The forest sector comprises forest management activities (such as tree planting; forest protection from fire, disease and insects; and harvesting) and forest products manufacturing industries (including paper and wood products manufacturing). In Canada, managers of these activities are obliged to consider the protection of ecosystem conditions, including those for water.
- Forest management activities use little water. Nevertheless, some forest management activities, such as the construction of forest access roads and tree harvesting, may affect aquatic ecosystems. These effects can be positive if the activity is done responsibly, but they can be negative if forest managers do not adhere to guidelines and regulations. Recognizing this, forest managers have improved forestry practices to minimize the negative impacts of forest management activities on the ecosystem and to enhance the positive impacts that forest management can have on ecosystems.
- The structure of the forest cover has an important effect on characteristics of the associated water ecosystem. Forests are living systems and are constantly changing. As a result, they will have different interactions with aquatic ecosystems over time.
- Forest structure is changed by natural disturbances caused by pest or disease outbreaks and forest fires. These disturbances could result in negative impacts to the aquatic ecosystem (these impacts tend to be temporary). Where possible, forest managers use various techniques to minimize the negative impacts associated with these natural occurrences. For example, creating forests on non-forested areas by tree planting can create positive impacts on water ecosystems.
- Forest managers use pesticides to control insect infestations and for vegetation management to enhance the survival and growth of planted trees. Strict guidelines and regulations control the type, concentration and distance to water bodies of pesticides applied in forest management.
- Tree harvesting, while creating significant economic benefits for Canada, also changes the structure of the forest. An important consideration in all forest harvesting is its potential effects on water quality, and the activity is restricted where it could create negative effects on the water ecosystem. Tree harvesting and the associated need for access-road construction on crown land are planned and carried out to ensure that negative impacts to aquatic ecosystems are avoided or minimized.
- Among all forest management activities, forest access roads have the most potential to create negative impacts on forest water ecosystems – through the interruption of groundwater flow patterns, soil erosion and stream sedimentation. Therefore, planning the location, construction and maintenance of forest access roads is one of the most important priorities among water management issues in forest management.
- Innovative practices and policies that minimize the impact of forest access roads have been developed. In addition, strict regulations at the provincial and territorial levels mitigate many of the negative impacts of road construction and maintenance.

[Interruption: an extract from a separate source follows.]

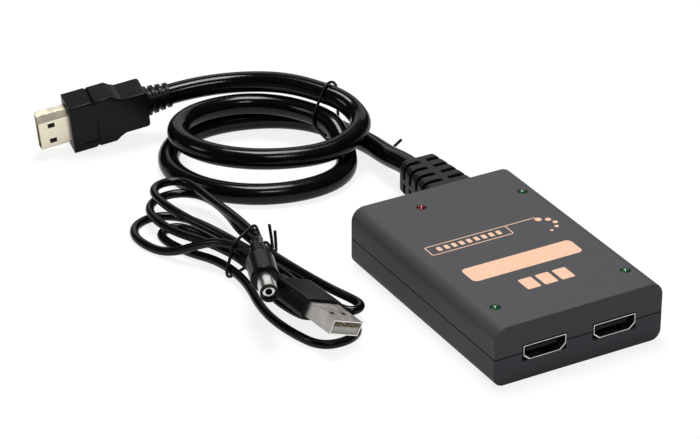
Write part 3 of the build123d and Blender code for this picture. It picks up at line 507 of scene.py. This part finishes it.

- The negative impacts on water ecosystems from forest access roads, however, are overshadowed by those from other land-use changes, such as other industrial developments and urbanization.
Forest products manufacturing
- The manufacturing industries of the forest sector accounted for 6 percent of gross water use in Canada in 2005. This water is used in processing activities that have low overall consumption.
- Gross water use, water use intensity (water use per unit of production) and water withdrawals by forest products manufacturing have declined substantially since the 1980s.
Sources: Environment Canada and Statistics Canada water use surveys
Eutrophication is a natural process that, over geological time, can turn a lake into a bog and eventually into land. But today, in many places, this process is accelerated by high concentrations of phosphorus and nitrogen that enrich the water with nutrients, causing aquatic plants to grow quickly. As the plant growth explodes, it chokes off the oxygen supply normally shared with other organisms living in the water. When the plants die, their decomposition uses up even more oxygen. As a result, fish die and bacterial activity decreases.
*Numbers may not sum to 100 due to rounding.
- Some of the main concerns about wastewater from forest products manufacturing operations include chronic toxicity to aquatic organisms and eutrophication (see sidebar). The industry has invested a significant amount of effort to prevent effluent from negatively impacting aquatic ecosystems and to ensure that strategies are tailored to local environments.
- Today, the Canadian pulp and paper industry has established itself as a world leader in elemental chlorine-free pulping. This process minimizes the release of dangerous organochlorine chemicals into the environment.
- Forest sector manufacturers accounted for 12 percent of industrial contaminant releases to Canadian waters in 2003. However, those releases take ecosystem capacity into account and are monitored and regulated to minimize negative effects.
- Canada’s Pulp and Paper Effluent Regulations have significantly improved effluent quality over the past 36 years. The Regulations are continually reviewed and updated to keep pace with emerging science and technology innovations.
- The forest products manufacturing industries spent $508 million on freshwater withdrawal, recirculation and treatment in 2005 (a major increase since 1996), or $0.142 per cubic metre of gross water use (approximately double the rate paid in 1996).
- In response to the challenges associated with effluent discharges, more than half of water-related spending in 2005 was devoted to water treatment technologies and processes that decrease the industry’s impact on water quality.
Total: $508 million
- There have also been concerted efforts to decrease the industry’s water use per unit of production. As one example, scientists at CanmetENERGY in Varennes, Quebec, have demonstrated that even efficient pulp and paper mills can significantly reduce their energy and water use by optimizing production processes. The cost savings associated with these efficiencies can often pay for the required technology investments in a relatively short period.